The Midland Railway 1000 Class is a class of 4-4-0 steam locomotive designed for passenger work. They were known to reach speeds of up to 85 mph (137 km/h).

Overview

These were developed from a series of five locomotives (2631–2635) introduced in 1902 by Samuel Waite Johnson, which had a 3-cylinder compound arrangement on the Smith system, with one high-pressure cylinder inside the frames and two low-pressure cylinders outside, and used Smith's starting arrangement. On the first two locomotives independent control of high-pressure and low-pressure valve gears was available. From 1905 onwards, Johnson's successor Richard Deeley built an enlarged and simplified version, eliminating all the Smith refinements and fitting his own starting arrangement, making the engines simpler to drive. These locomotives were originally numbered 1000–1029, but in the 1907 renumbering scheme the five Smith/Johnson locomotives became 1000–1004 and the Deeley compounds 1005–1034. Ten more of these were added in 1908–1909. The original Johnson locomotives were all subsequently renewed as Deeley compounds, including the now-preserved 1000 which was rebuilt and outshopped with a superheater in 1914.
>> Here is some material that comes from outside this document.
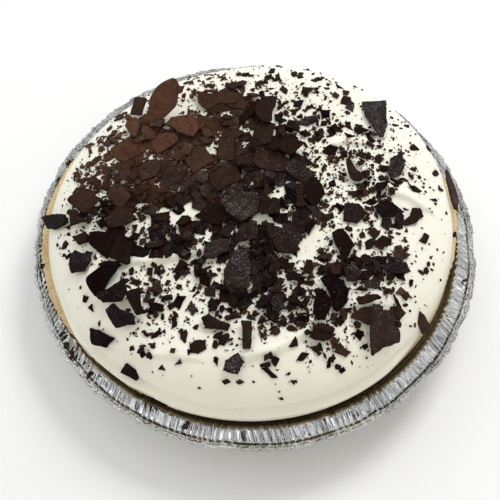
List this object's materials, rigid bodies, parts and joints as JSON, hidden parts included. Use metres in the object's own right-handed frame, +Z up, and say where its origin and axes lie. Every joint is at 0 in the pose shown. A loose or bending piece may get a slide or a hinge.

Numbered 1000–1044 by both the Midland and LMS companies, British Railways renumbered the Midland series of compounds 41000–41044 after nationalisation in 1948.

LMS compound locomotives

After the grouping, the LMS continued to build slightly modified MR Compounds as the LMS Compound 4-4-0.

Accidents and incidents
On 23 December 1904, locomotive No. 1040 was hauling an express passenger train that was derailed at , Buckinghamshire due to excessive speed on a curve. Locomotive No. 1042 was hauling an express passenger train that collided with the wreckage at low speed. Four people were killed.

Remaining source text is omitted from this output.